PEGN 177: Bicycle Touring—This class sounds just like what one needs for some easy, and fun, credit. There is some discussion about safety while biking, bike maintenance, group riding and places to ride, such as gravel and trail options. Students bring their own bikes and helmets or rent them for the class and cycle through Hines Park in Livonia.

PLSC 314/316: Civil/Criminal Mock Trial and Legal Process covers the basics of trial process, specifics of mock trial competition and introduces the fundamental elements of the legal process. Legal methodology is developed throughout the semester. This course is used to train and practice for the University’s Mock Trial Team competitions, but students may take the course without participating on the team.

ATM 279: Fashion Forecasting predicts trends in the fashion industry. Knowledge of fashion design and history, and business information help in the prediction process. Students learn how fashion changes within cycles, to understand forecasting tools and to present a fashion forecast. Then, many can be employed with design firms and retail markets.

CRM 338: Women, Crime and Justice takes a look at gender and criminal justice as it relates to women as victims, offenders and agents of the criminal justice system. Additionally, the social conditions of criminality and intervention strategies, as well as social action and criminal justice policy reform are examined.

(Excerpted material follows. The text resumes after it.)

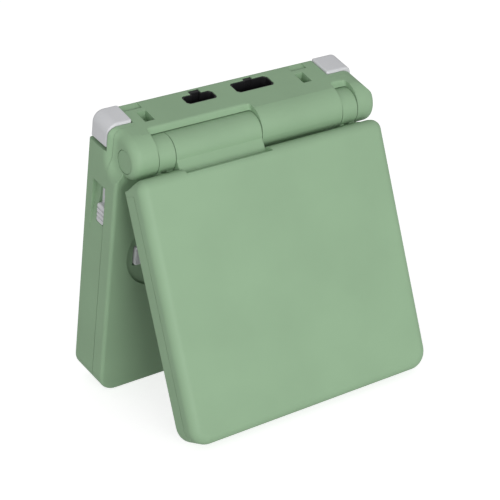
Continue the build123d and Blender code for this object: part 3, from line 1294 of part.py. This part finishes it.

RECR 280L: Camping— Sign me up! Students take a weekend camping trip and learn through lecture and demonstration: map and compass reading; ropes and knot tying; campfire construction; camping tool use and maintenance; and tents (who couldn’t use a course in how to set up that pesky tent?). Meal preparation, use of tools, and toxic plants and animals are also discussed.

Basic River Kayaking: PEGN 256—The White Water Kayak course emphasizes safety, enjoyment and skill acquisition for entry through intermediate levels of kayaking, and for individuals in public, private and commercial settings.

ASTR 315/591: Observational Astronomy— Though this course isn’t uncommon at universities, it is an inspiring one; a lot of students find a new interest in the stars and some even take up astronomy or physics as majors. Students learn the history of astronomy, its famous pioneers, and most importantly, our neighboring planets and stars. Eastern’s new planetarium classroom even allows the instructor to rewind and fast-forward the positions of the stars.

COSC 105: Computing and Social Responsibility— Most Internet users probably don’t realize they still have some social responsibility. This class combines lecture and lab to explore something that isn’t often heard about. Computing and Social Responsibility explores ethical issues faced by everyday computer users and uses hands-on practice with a broad variety of online and computer productivity tools to support socially responsible computer use.